*The task*
Could you write out the opening lines of the data, word for word, stopping after the line that contains "return forward, height"?

*Given information*

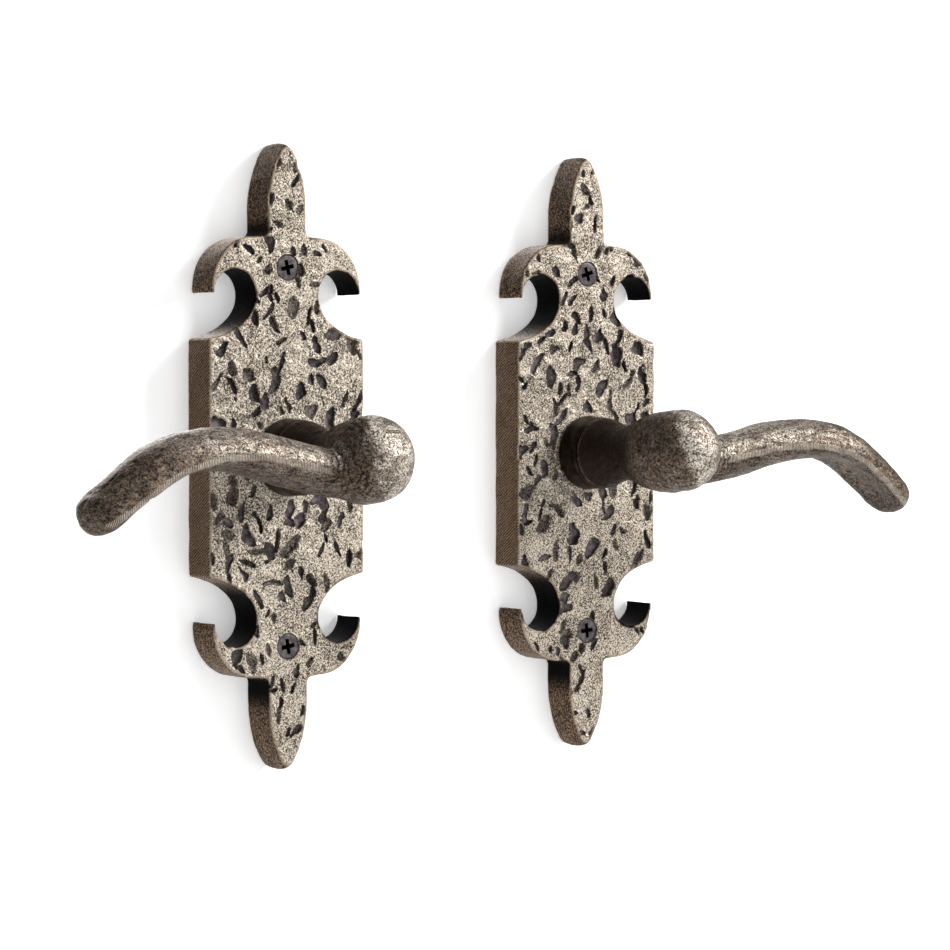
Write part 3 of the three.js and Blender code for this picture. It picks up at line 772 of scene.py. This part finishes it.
def lever(side, seed):
    sign = SIDES[side]
    obj = lever_solid()
    cast_skin(obj)
    shape_lever(obj, seed, sign)
    v = shift_casting(vertices_of(obj), side)
    v[:, 0] *= sign
    set_vertices(obj, v)
    if sign < 0:
        obj.data.flip_normals()
    obj.name = f"{side}_lever_casting"
    obj.data.polygons.foreach_set("use_smooth", [True] * len(obj.data.polygons))
    return moved(obj, sign * SPINDLE_X)


# how much higher than the CAD each lever is cast, near the ball and at the blade's crest
CAST_RISE = {"left": (-0.7, 0.0), "right": (0.9, 0.9)}


def shift_casting(v, side):
    """Each casting differs a little: moves the ball and the blade's root up or down."""
    near_ball = smooth((-THICKNESS - 18 - v[:, 1]) / 14) * smooth((62 - v[:, 0]) / 40)
    crest = smooth((v[:, 0] - 30) / 25) * smooth((100 - v[:, 0]) / 30)
    root_rise, crest_rise = CAST_RISE[side]
    v[:, 2] += near_ball * root_rise + crest * crest_rise
    return v


def roughened(v, n, free, seed):
    """The lever's points with casting unevenness, hammered facets, grit and pits."""
    lumps = 0.36 * layered_noise(v, 10.0, seed, 2)
    facets = 0.18 * noise(v * (0.5, 1.0, 1.4), 3.2, seed + 11)
    grit = 0.06 * noise(v, 1.1, seed + 17)
    pits = -0.35 * smooth((layered_noise(v * (0.5, 1, 1), 2.4, seed + 23, 2) - 0.5) / 0.3)
    return v + n * ((lumps + facets + grit + pits - 0.12) * free)[:, None]


def blade_place(x, out, z):
    """Where each point lies on the blade: from -1 at its back edge to 1 at its front edge, and
    how high above its edges' line."""
    path = spline(BLADE, 240)
    at = np.clip(np.searchsorted(path[:, 0], x), 0, len(path) - 1)
    forward = (out - path[at, 1]) / path[at, 3]
    slope = np.gradient(path[:, 2], path[:, 0])[at]
    height = (z - path[at, 2]) / np.sqrt(1 + slope**2) + path[at, 5]
    return forward, height


def ball_wear_and_highlight(x, out, z, n, sign, v, seed):
    """How much each point is on the ball and lightened: a little wear all over it, and a painted
    highlight on the side that faces right, forward and up, towards the key light.
    """
    ball_x, ball_out, ball_z = BALL_CENTRE
    distance = np.sqrt((x - ball_x) ** 2 + (out - ball_out) ** 2 + (z - ball_z) ** 2)
    on_ball = smooth((BALL_RADIUS + 3.0 - distance) / 1.5) * (1 - smooth((x - 17) / 4))
    # painted highlight: strongest where the surface faces the key light
    facing = 0.72 * n[:, 0] * sign - 0.62 * n[:, 1] + 0.30 * n[:, 2]
    facing = facing + 0.16 * layered_noise(v, 4.0, seed + 41)
    rub_and_highlight = on_ball * (0.10 + 0.90 * smooth((facing - 0.02) / 0.25))
    return rub_and_highlight * (1 - smooth((x - 5) / 12))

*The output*
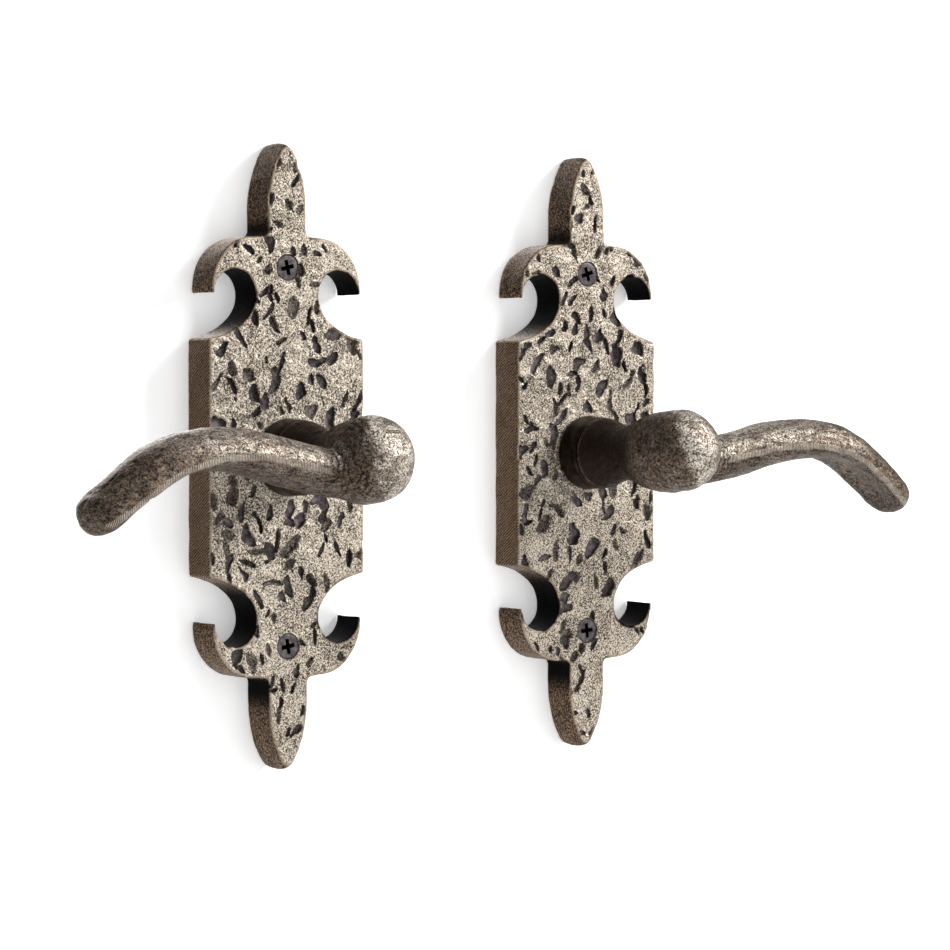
Write part 3 of the three.js and Blender code for this picture. It picks up at line 772 of scene.py. This part finishes it.
def lever(side, seed):
    sign = SIDES[side]
    obj = lever_solid()
    cast_skin(obj)
    shape_lever(obj, seed, sign)
    v = shift_casting(vertices_of(obj), side)
    v[:, 0] *= sign
    set_vertices(obj, v)
    if sign < 0:
        obj.data.flip_normals()
    obj.name = f"{side}_lever_casting"
    obj.data.polygons.foreach_set("use_smooth", [True] * len(obj.data.polygons))
    return moved(obj, sign * SPINDLE_X)


# how much higher than the CAD each lever is cast, near the ball and at the blade's crest
CAST_RISE = {"left": (-0.7, 0.0), "right": (0.9, 0.9)}


def shift_casting(v, side):
    """Each casting differs a little: moves the ball and the blade's root up or down."""
    near_ball = smooth((-THICKNESS - 18 - v[:, 1]) / 14) * smooth((62 - v[:, 0]) / 40)
    crest = smooth((v[:, 0] - 30) / 25) * smooth((100 - v[:, 0]) / 30)
    root_rise, crest_rise = CAST_RISE[side]
    v[:, 2] += near_ball * root_rise + crest * crest_rise
    return v


def roughened(v, n, free, seed):
    """The lever's points with casting unevenness, hammered facets, grit and pits."""
    lumps = 0.36 * layered_noise(v, 10.0, seed, 2)
    facets = 0.18 * noise(v * (0.5, 1.0, 1.4), 3.2, seed + 11)
    grit = 0.06 * noise(v, 1.1, seed + 17)
    pits = -0.35 * smooth((layered_noise(v * (0.5, 1, 1), 2.4, seed + 23, 2) - 0.5) / 0.3)
    return v + n * ((lumps + facets + grit + pits - 0.12) * free)[:, None]


def blade_place(x, out, z):
    """Where each point lies on the blade: from -1 at its back edge to 1 at its front edge, and
    how high above its edges' line."""
    path = spline(BLADE, 240)
    at = np.clip(np.searchsorted(path[:, 0], x), 0, len(path) - 1)
    forward = (out - path[at, 1]) / path[at, 3]
    slope = np.gradient(path[:, 2], path[:, 0])[at]
    height = (z - path[at, 2]) / np.sqrt(1 + slope**2) + path[at, 5]
    return forward, height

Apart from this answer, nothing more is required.